US lawmakers urge Bahrain to allow UN torture envoy

Twenty US lawmakers urged the king of Bahrain on Monday to immediately allow the UN envoy on torture to enter the kingdom, after the government postponed his trip at the last minute.

The Gulf state had advised United Nations Special Rapporteur Juan Mendez on April 22, after renewed clashes between security forces and pro-democracy activists, that they were halting his trip, essentially a second cancellation after a previous planned visit was also scrapped.

"As you know, serious accusations have been made in recent years against members of the Bahraini security forces, who are accused of torturing detainees with impunity," the 20 Democrats, including current longest-serving Senator Patrick Leahy, wrote in their letter to King Hamad.

The government's "refusal to allow Juan Mendez to visit the country is also inconsistent with recommendations made by the Bahrain Independent Commission of Inquiry, including torture allegations be independently investigated, which your government agreed to implement," they added.

A visit by Mendez "would have helped address these issues."

Sunni-ruled Bahrain was rocked by month-long pro-democracy protests led by the kingdom's Shiite majority in early 2011 that were crushed with the help of Saudi-led troops.

The ensuing dialogue failed and was only resumed in February.

Several reports accusing Bahrain of failing to hold top officials responsible for the 2011 violence were released early this year.

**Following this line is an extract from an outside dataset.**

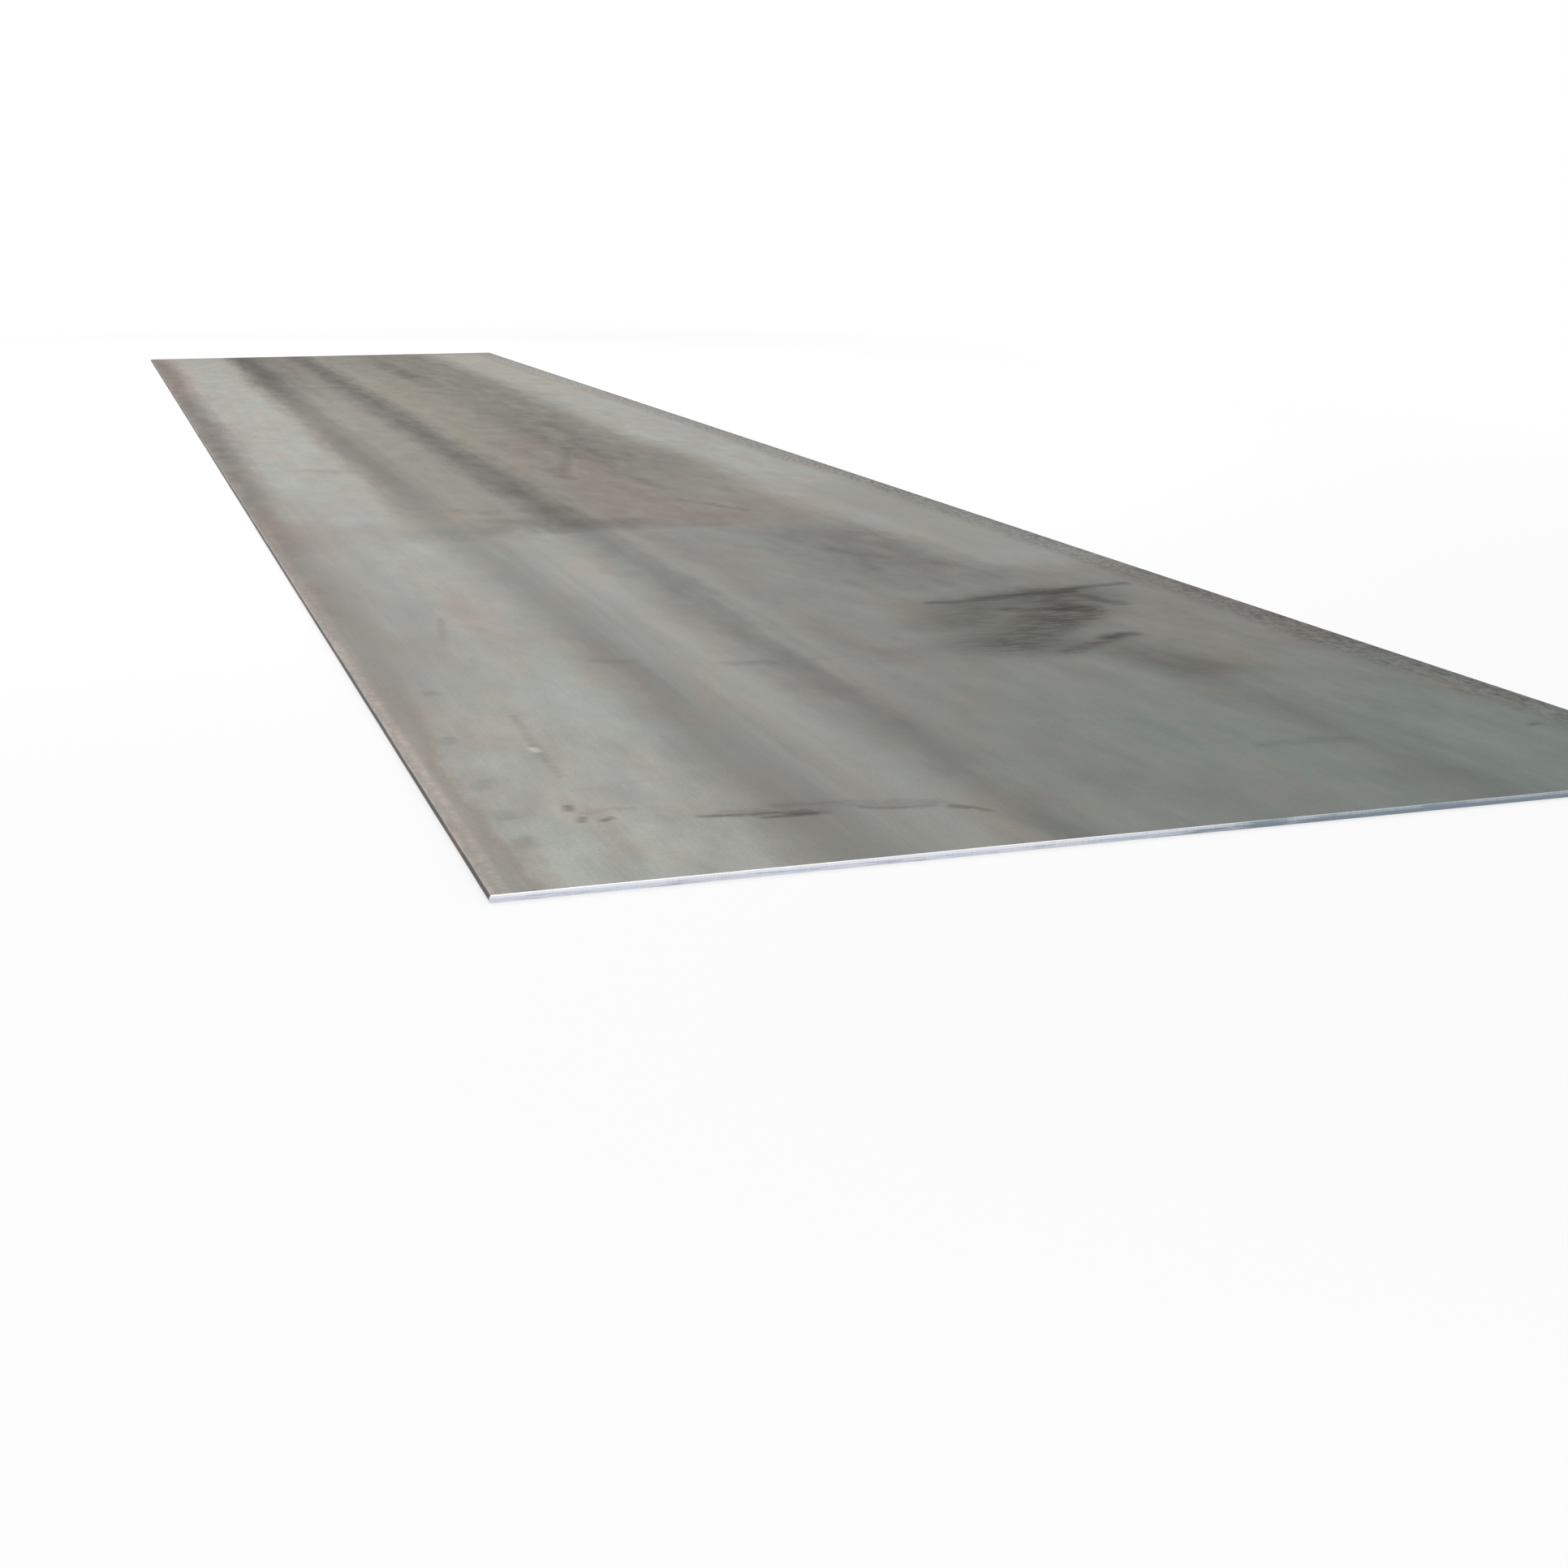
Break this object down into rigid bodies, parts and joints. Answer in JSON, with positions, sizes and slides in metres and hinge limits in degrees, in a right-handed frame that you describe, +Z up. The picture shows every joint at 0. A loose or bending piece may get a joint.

Allowing Mendez to visit the country "demonstrate your commitment to help put an end to such abuses,"the US lawmakers told King Hamad.

Civil liberties group Human Rights First, whose staffers have also been barred from entering the kingdom, said the lawmakers were right to speak out against Bahrain's refusal to admit Mendez.

"If the government of Bahrain has nothing to hide, it should have no qualms about complying with this request," Human Rights First's Brian Dooley said.